VI. Personal Responsibility to Society. The Hebrew lawgivers regarded social immorality and all forms of apostasy as crimes against society and therefore against the state. The zeal with which they guarded the sacred rights of the community is shown by the fact that the penalty imposed for these crimes was in almost every case death. This punishment was inflicted by the injured community itself. The code of Hammurabi was equally strenuous: adultery was punished by strangling or burning. In contrast with the laxness of public opinion and of modern laws in dealing with this most hideous of crimes, the strenuousness of the ancient lawgivers is profoundly significant. They endeavored at any cost to preserve the purity of the family and community, and to save the innocent and tempted from lives of unspeakable pain and ignominy. In general these Hebrew laws reflect a very simple social and economic organization.
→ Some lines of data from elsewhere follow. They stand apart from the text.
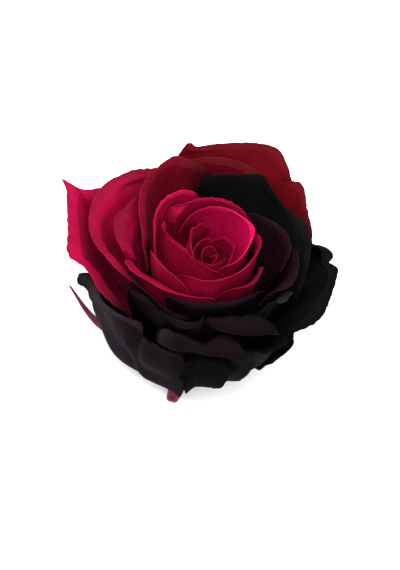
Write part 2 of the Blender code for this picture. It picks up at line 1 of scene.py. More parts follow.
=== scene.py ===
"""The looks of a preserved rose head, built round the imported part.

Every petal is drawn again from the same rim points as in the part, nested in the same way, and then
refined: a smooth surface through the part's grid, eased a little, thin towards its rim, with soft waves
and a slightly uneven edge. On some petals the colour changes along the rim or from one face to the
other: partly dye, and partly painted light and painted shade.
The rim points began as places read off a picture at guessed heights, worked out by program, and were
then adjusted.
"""

import math

import bpy
import numpy as np
from mathutils import Matrix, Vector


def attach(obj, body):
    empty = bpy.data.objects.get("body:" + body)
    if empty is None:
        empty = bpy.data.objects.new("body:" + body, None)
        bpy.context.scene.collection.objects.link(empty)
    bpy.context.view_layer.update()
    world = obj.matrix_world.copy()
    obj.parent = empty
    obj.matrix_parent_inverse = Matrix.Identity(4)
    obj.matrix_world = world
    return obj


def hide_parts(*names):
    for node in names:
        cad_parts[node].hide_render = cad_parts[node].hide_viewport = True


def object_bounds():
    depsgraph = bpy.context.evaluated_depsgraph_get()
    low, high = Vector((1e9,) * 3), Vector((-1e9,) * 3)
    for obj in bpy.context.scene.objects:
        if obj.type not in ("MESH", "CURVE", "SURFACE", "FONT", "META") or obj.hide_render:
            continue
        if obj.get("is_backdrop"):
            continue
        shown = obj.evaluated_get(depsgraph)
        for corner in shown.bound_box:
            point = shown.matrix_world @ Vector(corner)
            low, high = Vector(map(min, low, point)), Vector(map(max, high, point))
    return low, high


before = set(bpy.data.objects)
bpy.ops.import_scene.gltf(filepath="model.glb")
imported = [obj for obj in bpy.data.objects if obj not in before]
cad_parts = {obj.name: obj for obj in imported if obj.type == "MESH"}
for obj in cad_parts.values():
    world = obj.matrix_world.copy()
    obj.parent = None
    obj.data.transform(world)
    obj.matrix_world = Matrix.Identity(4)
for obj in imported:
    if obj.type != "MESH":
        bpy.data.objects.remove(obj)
CAD_LOW, CAD_HIGH = (np.array(corner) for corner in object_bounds())

MM = 0.001
BODY = "root"

# The part's own values: lengths in millimetres, angles in degrees, and counts, shares and powers
BODY_ROWS = 7
LIP_ROWS = 3
RIM_STEP = 6.5
RIM_SAMPLES = 24
HIP_OUTLINE = [(0, 0), (3.4, 0), (3.3, 1.6), (6.0, 3.0), (7.6, 5.0), (8.3, 7.6)]
DOME_RADIUS = 8.0
DOME_BASE = 8.2
DOME_TOP = 17.4
DOME_POWER = 1.4
DOME_RINGS = 5
CLAW_LIFT = 0.8
INNER_CLAW_RADIUS = 0.9
OUTER_CLAW_RADIUS = 7.5
INNER_CLAW_WIDTH = 1.3
OUTER_CLAW_WIDTH = 3.6
INNER_LEAVING_ANGLE = 82.0
OUTER_LEAVING_ANGLE = -52.0
INNER_LEAVING_REACH = 10.0
OUTER_LEAVING_REACH = 18.0
LEAVING_POWER = 2.0
INNER_RISING_REACH = 0.34
OUTER_RISING_REACH = 0.92
RISING_POWER = 3.0
FAN_POWER = 1.8
SMOOTHED_LENGTH = 4.0
DETAIL_POWER = 4.0
NEST_SPACING = 0.9
NEST_ROUNDS = 10
NEST_EASE = 0.5
NEST_SETTLED = 0.01
NEST_AZIMUTHS = 120
NEST_STEP = 0.5
NEST_LEVELS = 180
NEST_ARC_RADIUS = 20.0
INNER_TURNING_HEIGHT = 12.0
OUTER_TURNING_HEIGHT = 25.0
TURNING_POWER = 2.0
CELL_SAMPLES = 10
SEPAL_THICKNESS = 0.8
SEPAL_WIDTH = 6.4
SEPAL_TIP_WIDTH = 0.5
SEPAL_WAIST = 0.62
SEPAL_SWELLING = 2.2
SEPAL_CUP = 0.16
SEPAL_THINNING_LENGTH = 0.6

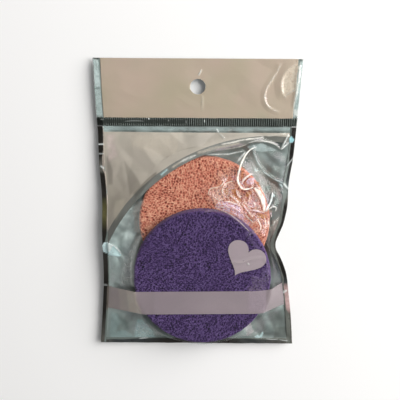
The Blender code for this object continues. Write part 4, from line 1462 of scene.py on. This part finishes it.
# Two places about the crimp for the header's bend, which nothing uses, and where it starts to be
# wavy and is wholly so, from its lower edge
BEND = (-1.1 * MM, 0.3 * MM)
WAVY = (-1.0 * MM, 8.0 * MM)
# Folds in the header's front film with painted highlights, and painted sheen and a cream painted reflection over
# its margins and right part
HEADER_FOLDS = (
    Fold(0.45, 0.7, 2.5, 0.4, 0.45, 0.4, (
        (280.8, 63.2), (277.2, 72), (271.3, 80.8), (266.2, 89.6), (264.7, 98.4), (267.6, 105.7),
        (272.8, 109.4), (280.1, 111.6),
    )),
    Fold(0.6, 1.2, 4.0, 0.1, 0.5, 0.4, (
        (296.2, 63.2), (288.9, 68.3), (282.3, 77.9), (281.6, 89.6), (284.5, 98.4),
    )),
    Fold(0.6, 1.2, 2.0, 0.6, 0.9, 0.35, ((300.6, 61.7), (297.7, 86.7), (293.3, 108.7))),
    Fold(0.5, 1.2, 2.0, 0.4, 0.6, 0.4, (
        (299.2, 64.7), (296.2, 79.3), (294.8, 89.6), (287.4, 94), (284.5, 98.4),
    )),
    Fold(0.25, 0.6, 0.6, 0.6, 0.6, 0.35, ((201.6, 69.1), (200, 73), (198, 75.7))),
    Fold(0.15, 1.2, 1.2, 0.1, 1.2, 0.4, ((202.4, 95.5), (202.4, 111.6))),
    Patch(0.4, 0.5, (
        (282.3, 77.9), (288.9, 68.3), (296.2, 63.2), (299.2, 64.7), (296.2, 79.3), (294.8, 89.6),
        (287.4, 94), (284.5, 98.4), (281.6, 89.6),
    )),
    Patch(0.42, 0.2, ((92.6, 59), (98.4, 59), (100.6, 88), (94.6, 88))),
    Patch(0.28, 0.2, ((94.6, 88), (100.6, 88), (102.6, 116), (96.6, 116))),
    Patch(0.25, 0.2, ((300.6, 62), (303.6, 62), (299, 110), (295, 110))),
    Patch(0.45, 0.3, ((293.3, 108.6), (298.6, 108.6), (298, 116.8), (293, 116.8)), 0.3),
)
# Its print's cut corners
HEADER_SHADES = (
    Patch(0.9, 0, ((91, 55), (98.8, 55), (98.8, 59.4), (91, 59.4)), 0.08),
    Patch(0.9, 0, ((299.8, 56), (306, 56), (306, 60.5), (299.8, 60.5)), 0.08),
)


def header_height(x, y):
    """The header's middle: gently wavy, and flat along the crimp."""
    loose = smooth_step(HEADER_LOW.y + WAVY[0], HEADER_LOW.y + WAVY[1], y)
    return crumpled(x, y, flat(x, y), HEADER_FACETS, loose)


def punched_grid(left, right):
    """Rings of points from the hang hole out to the header's outline between two side curves."""
    bottom = HEADER_LOW.y - FOLD_TUCK
    top = HEADER_HIGH.y
    height, width = top - bottom, float(right(top) - left(top))
    around = 2 * (height + width)
    upright = int(HOLE_SEGMENTS * height / around)
    level = int(HOLE_SEGMENTS * width / around)
    ys = np.linspace(bottom, top, upright, endpoint=False)
    ys_down = ys[::-1] + (ys[1] - ys[0])
    share = np.linspace(0, 1, level, endpoint=False)
    low_x = left(bottom) * (1 - share) + right(bottom) * share
    high_x = left(top) * (1 - share) + right(top) * share
    outline = np.concatenate([
        np.stack([low_x, 0 * share + bottom], 1),
        np.stack([right(ys), ys], 1),
        np.stack([high_x[::-1] + (high_x[1] - high_x[0]), 0 * share + top], 1),
        np.stack([left(ys_down), ys_down], 1),
    ])
    away = outline - HOLE[:2]
    rim = HOLE[:2] + HOLE[2] * away / np.hypot(*away.T)[:, None]
    t = np.linspace(0, 1, HOLE_RINGS + 1)[:, None, None]
    points = outline[None] * t + rim[None] * (1 - t)
    return points[::-1, :, 0], points[::-1, :, 1]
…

They anticipate only the more common and typical cases, and establish precedents for the guidance of the judges in deciding the more difficult and complicated questions which might be referred to them. The influences of existing Semitic customs and institutions are always apparent; but the dominant motives are those of justice, mercy, and humanity. In their present form many of these laws have long since become obsolete; but the divine principles which they illustrate, are eternal, and therefore equally applicable to the changing conditions of every age.